[Stated goal]
Find how many lines of the listing include the string "handed", and report only that figure.

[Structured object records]
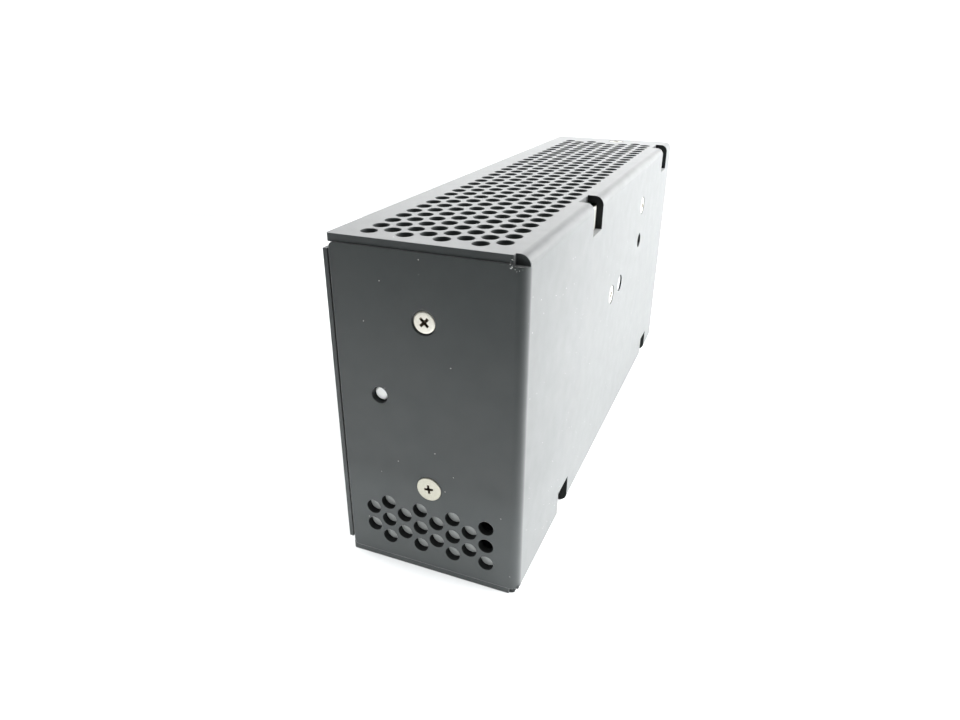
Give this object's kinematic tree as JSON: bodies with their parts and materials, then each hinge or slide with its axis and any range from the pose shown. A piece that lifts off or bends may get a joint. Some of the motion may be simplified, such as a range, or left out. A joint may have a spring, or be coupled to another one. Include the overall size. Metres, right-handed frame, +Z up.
{
  "type": "rail mounted power supply",
  "caption": "Narrow vented metal case holding a switch-mode power supply, with a screw terminal strip at one end and a spring clip for 35 mm rail.",
  "frame": {"origin": "middle of the whole object's bounding box in x and y, on the plane that the case rests on", "axes": "+Z up, +Y from the vented end to the terminal end, +X from the side with the rail clip to the broad wall"},
  "size_m": [0.0574, 0.1882, 0.092],
  "materials": {
    "case_paint": "satin dark grey powder coat",
    "zinc_steel": "zinc plated, satin",
    "nickel_brass": "nickel plated, satin",
    "nickel_screws": "nickel plated, bright",
    "insulating_film": "translucent ivory film",
    "white_nylon": "natural nylon",
    "board_laminate": "green solder mask",
    "plain_aluminium": "mill finish",
    "moulded_black": "moulded epoxy",
    "thermal_pad": "soft pad",
    "ferrite": "sintered, matte",
    "powder_core": "coated ring, yellow",
    "black_nylon": "glass filled nylon",
    "yellow_tape": "polyester tape",
    "enamelled_wire": "varnished copper wire",
    "blue_sleeve": "shrunk sleeve",
    "dark_sleeve": "shrunk sleeve",
    "yellow_case": "moulded box",
    "blue_ceramic": "dipped epoxy",
    "green_ceramic": "dipped epoxy",
    "fuse_glass": "clear",
    "tin_plate": "tin plated",
    "led_resin": "tinted resin",
    "blue_plastic": "moulded",
    "terminal_plastic": "moulded",
    "clear_plastic": "clear moulded plastic",
    "spring_steel": "drawn wire"
  },
  "bodies": {
    "case": {"chassis": "case_paint", "side_cover": "case_paint", "cover_brackets": "zinc_steel", "cover_nuts": "zinc_steel", "front_panel": "case_paint", "near_end_screws": "nickel_screws", "panel_screws": "nickel_screws", "cover_screws": "nickel_screws", "heatsink_screws": "nickel_screws", "wall_nut": "zinc_steel", "wall_post": "case_paint", "end_insulator": "insulating_film", "nylon_rivet": "white_nylon", "board_insulator": "insulating_film", "circuit_board": "board_laminate", "board_standoffs": "nickel_brass", "board_screws": "nickel_screws", "heatsink_spacers": "nickel_brass", "primary_heatsink": "plain_aluminium", "secondary_heatsink": "plain_aluminium", "switching_transistors": "moulded_black", "output_diodes": "moulded_black", "thermal_pads": "thermal_pad", "transistor_screws": "nickel_screws", "transformer_core": "ferrite", "transformer_bobbin": "black_nylon", "transformer_winding": "yellow_tape", "boost_choke_core": "ferrite", "boost_choke_bobbin": "black_nylon", "boost_choke_winding": "enamelled_wire", "line_choke_core": "ferrite", "line_choke_windings": "enamelled_wire", "output_choke_core": "powder_core", "output_choke_winding": "enamelled_wire", "bulk_capacitors": "blue_sleeve", "output_capacitors": "dark_sleeve", "line_capacitors": "yellow_case", "suppression_capacitors": "blue_ceramic", "bridge_rectifier": "moulded_black", "inrush_thermistor": "green_ceramic", "fuse_tube": "fuse_glass", "fuse_caps": "tin_plate", "fuse_clips": "tin_plate", "control_chip": "moulded_black", "optocouplers": "moulded_black", "status_led": "led_resin", "trimmer_body": "blue_plastic", "terminal_body": "terminal_plastic", "terminal_plates": "tin_plate", "terminal_clamps": "zinc_steel", "terminal_screws": "nickel_screws", "din_bracket": "zinc_steel", "latch_spring": "spring_steel", "din_screws": "nickel_screws"},
    "latch": {"din_latch": "black_nylon"},
    "adjuster": {"trimmer_rotor": "white_nylon"},
    "terminal_flap": {"terminal_cover": "clear_plastic"}
  },
  "joints": [
    {"name": "latch_slide", "type": "slide", "parent": "case", "child": "latch", "axis": [0, 0, -1], "range_m": [0, 0.0045], "stiffness_N_per_m": 2000, "springref_m": -0.003, "deforming": ["latch_spring"]},
    {"name": "adjuster_turn", "type": "hinge", "parent": "case", "child": "adjuster", "pos_m": [0.01565, 0.07612, 0.079], "axis": [0, -1, 0], "range_deg": [-130, 130]},
    {"name": "flap_hinge", "type": "hinge", "parent": "case", "child": "terminal_flap", "pos_m": [0.02285, 0.09033, 0.039], "axis": [0, 0, -1], "range_deg": [0, 105]}
  ]
}
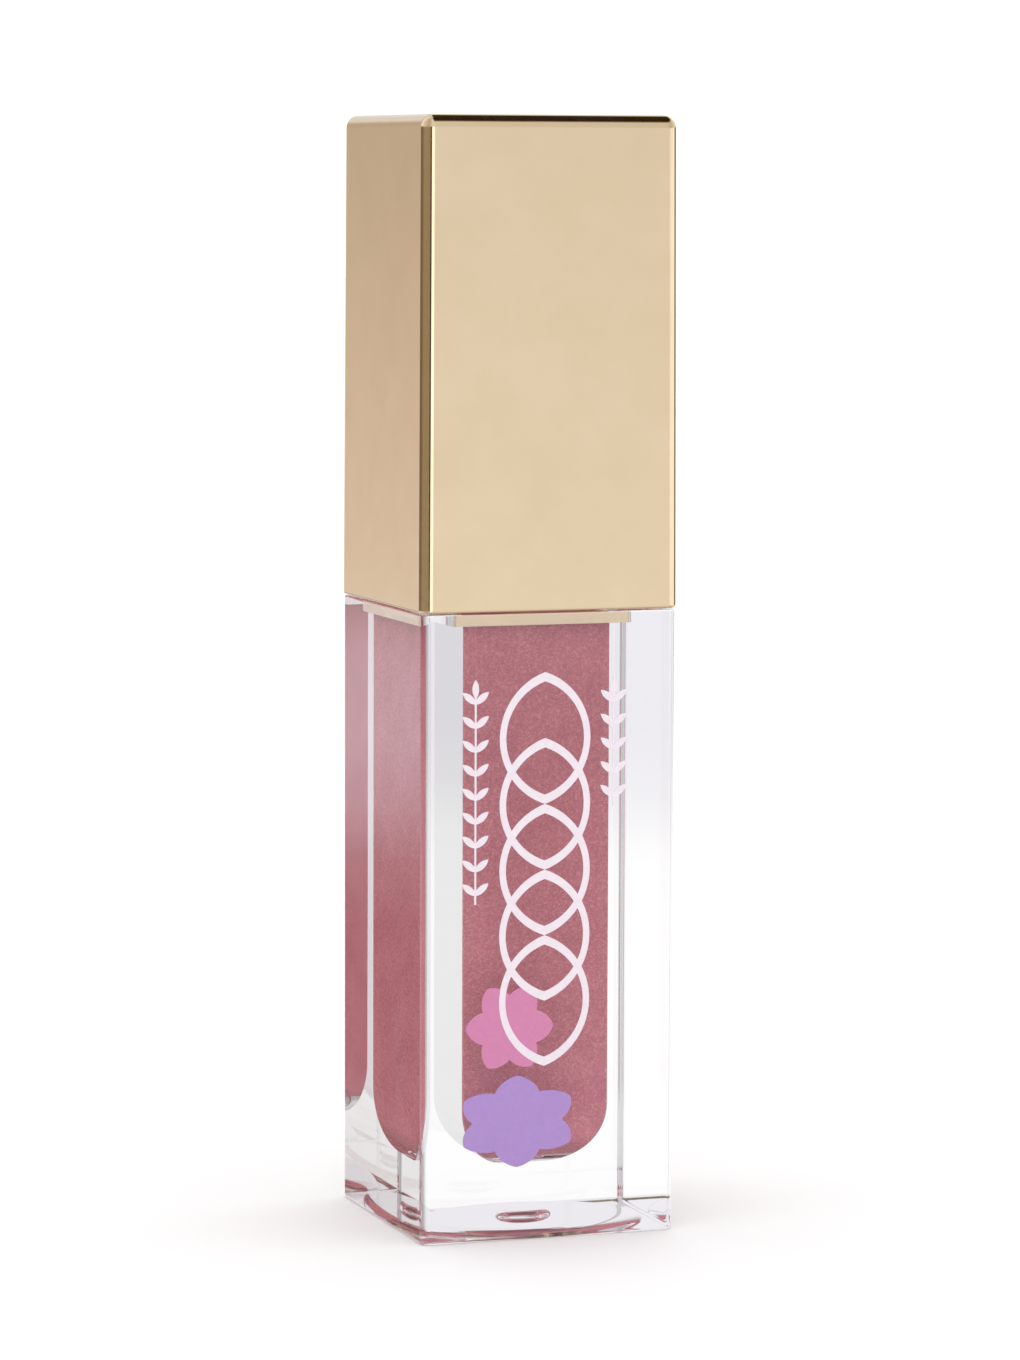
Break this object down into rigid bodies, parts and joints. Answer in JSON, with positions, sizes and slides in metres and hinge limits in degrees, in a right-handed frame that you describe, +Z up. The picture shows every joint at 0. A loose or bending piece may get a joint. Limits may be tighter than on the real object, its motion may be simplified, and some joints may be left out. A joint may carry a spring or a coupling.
{
  "type": "lip gloss tube",
  "caption": "Square heavy-walled clear lip gloss bottle with a tall gold screw cap that carries a flocked doe-foot applicator through a wiper.",
  "frame": {"origin": "centre of the square base, on the surface the tube stands on", "axes": "+Z up the tube through the neck and cap, -Y out of the printed front face, +X to the right of the print"},
  "size_m": [0.0192, 0.0192, 0.0799],
  "materials": {
    "clear_body": "polished",
    "neck": "polished",
    "gloss": "gloss",
    "wiper": "satin",
    "ink_white": "satin",
    "ink_lilac": "satin",
    "ink_pink": "satin",
    "gold": "polished",
    "inner_cap": "satin",
    "washer": "matte",
    "stem": "satin",
    "tip_core": "satin",
    "flock": "matte"
  },
  "bodies": {
    "bottle": {"bottle_body": "clear_body", "neck_collar": "neck", "gloss_fill": "gloss", "wiper": "wiper", "front_print_white": "ink_white", "front_print_lilac": "ink_lilac", "front_print_pink": "ink_pink"},
    "lift": {"seal_washer": "washer"},
    "rise": {"applicator_stem": "stem"},
    "cap": {"cap_shell": "gold", "inner_cap": "inner_cap", "applicator_tip": "tip_core", "tip_flock": "flock"}
  },
  "joints": [
    {"name": "applicator_pull", "type": "slide", "parent": "bottle", "child": "lift", "axis": [0, 0, 1], "range_m": [0, 0.054]},
    {"name": "thread_rise", "type": "slide", "parent": "lift", "child": "rise", "axis": [0, 0, 1], "range_m": [0, 0.0045]},
    {"name": "cap_unscrew", "type": "hinge", "parent": "rise", "child": "cap", "pos_m": [0, 0, 0.0449], "axis": [0, 0, 1], "range_deg": [0, 540]}
  ],
  "couplings": [
    {"joint": "thread_rise", "follows": "cap_unscrew", "m_per_rad": 0.00047746}
  ]
}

[Exercise solution]
2